At this point, he suggested that obsessing about minor ailments are common to everyone of any age but, looking around the room, and including myself, only a couple of years younger than Will, I’d say, only up to a point.  There’s much material here that could be approached psychoanalytically, not least the way in which Will’s own relationship to his, incidentally attractive, body, has been destructive, suggesting what Freud might call an anally expulsive personality that has fed into his prodigous creativity.  But perhaps that’s better explored in a PhD thesis …

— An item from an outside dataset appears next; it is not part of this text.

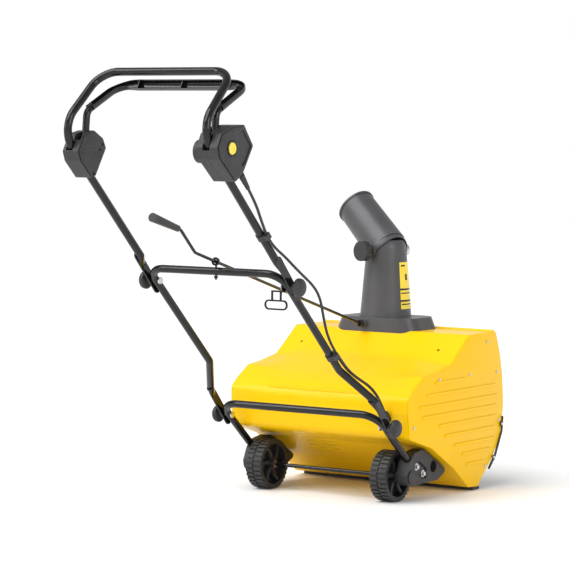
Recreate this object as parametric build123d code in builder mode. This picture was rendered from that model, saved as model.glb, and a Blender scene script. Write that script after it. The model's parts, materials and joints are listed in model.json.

The other theme, of course, was writing.  One former student, hit the jackpot, correctly identifying that The Minor Character is about the writing of stories and the impossibility of capturing ‘character’.She came to this conclusion as there were ‘too many characters’ in the story.  He gave good advice to a stuck novelist to plough on through a first draft before thinking of editing.  He ranted about the eulogisation of Dickens as a way of preserving a certain picture of what literature is.  My own take on Dickens is that he is so highly rated because he’s televisual and we live in a televisual age.  Will has just written the screenplay for a TV version of The Minor Character which seems paradoxical as it’s a story about writing a story and we were told several times how the director and the ‘accountants’ who make up a TV production team, didn’t get it.

And so much more … This was an entertaining evening, hearing exciting prose in a beautiful voice.  I came away stimulated, with a variety of takes on the world, some insightful, others silly.  I wish he’d let himself smile, especially at his own good jokes.  And who on earth was Dave?